What I did say was that medicare had low administrative overhead compared to private insurance plans, defined as E(1-cost/payout). In other words, private plans are provably failing to deliver on their promise of greater efficiency by a factor of 4 (and these are the efficient employer-aggregated plans). I also said medicare drove a hard bargain as compared to private plans, a claim which I can substantiate [1], in order to head off a potential attempt to shuffle the blame for the US's inflated costs onto medicare.
The hybrid system is a monstrosity, but I conclude that the private half is dragging down the public half, not vice-versa. My reasons:
* International comparisons (universal systems are beating us by a factor of 2 at cost metrics and matching our quality metrics even if you ignore the ~50M people our system dumps entirely)
* Explicit reasoning about why the health care market is a rat's nest of edge cases for the free market [3]
* Internal comparisons between medicare and private insurance (the 2 reasons I listed which you straw-manned into "medicare is wonderful")
> you seem to be ignoring the effects our litigious society has on the cost of, well, everything
Because malpractice insurance accounts for <2% health care expenditures [2] while the cost inflation (relative to socialized systems) that needs to be explained is on the order of 50%. I could not be bothered to mention these figures because I knew them to be small, while you apparently could not be bothered to even look them up, which unfortunately didn't stop you from trying to bluff me with certainty that the effects were large enough to play a causal role.
Doctors disproportionately care about litigious waste just like HNers disproportionately care about ACA exchange contracting waste. Both concerns hide the bigger picture. As bad as these two problems are, they are tiny compared to the macroeconomic problems. Billions vs trillions.
>> I can't even attempt to understand where you might be coming from.
> MSCS student, ex-libertarian. I took a health care policy class in undergrad to satisfy a requirement and it changed my worldview.
Ah. OK. I get it now.
To be clear. I am not attacking you personally but rather making a comment on the frame of reference from which you are basing your views.

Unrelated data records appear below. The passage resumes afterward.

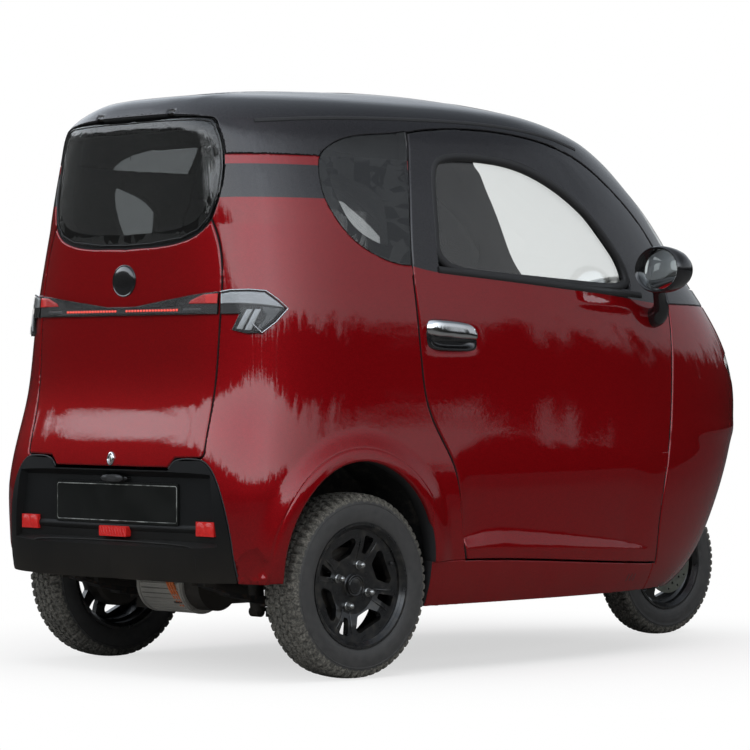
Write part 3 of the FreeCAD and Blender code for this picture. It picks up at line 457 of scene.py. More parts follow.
def height_band(tree, place, low, high, blur=0.0012):
    z = put(tree, "SeparateXYZ", {0: place}).outputs["Z"]
    over = math_node(tree, "MULTIPLY_ADD", z, 0.5 / blur, 0.5 - 0.5 / blur * low, clamp=True)
    under = math_node(tree, "MULTIPLY_ADD", z, -0.5 / blur, 0.5 + 0.5 / blur * high, clamp=True)
    return math_node(tree, "MULTIPLY", over, under)


RED = (0.2, 0.001, 0.003, 1)
RED_FLAKE = (0.34, 0.003, 0.007, 1)
BLACK = (0.0065, 0.0075, 0.009, 1)
BLACK_FLAKE = (0.016, 0.018, 0.021, 1)
DUST = (0.2, 0.16, 0.12, 1)


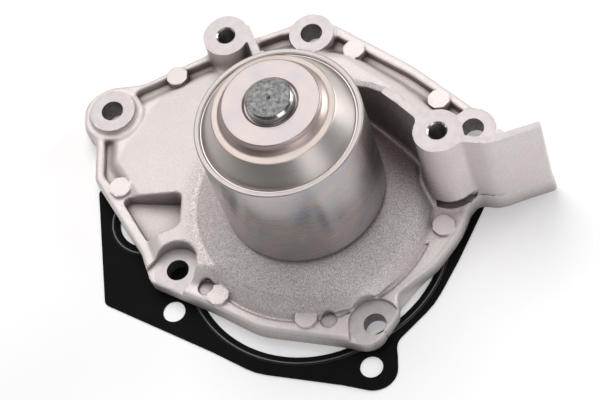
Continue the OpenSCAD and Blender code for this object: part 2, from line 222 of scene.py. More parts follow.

First. Academia is chock full of socialist extremists. Not sure how well you are/where able to see through this if present and filter it out.
Second. Don't think for a minute that a class such as that actually reflects reality without getting out to the real world. In other words, trust but verify.
Finally. You are wrong about such things as medicare being wonderful. My wife is a doctor. I won't go into some of what I've learned other than to say that people are suffering horribly due to the failings of that system.
In looking at our system versus other you seem to be ignoring the effects our litigious society has on the cost of, well, everything. I won't go into what we are paying for malpractice insurance (without even the semblance of a negative mark on her entire professional history).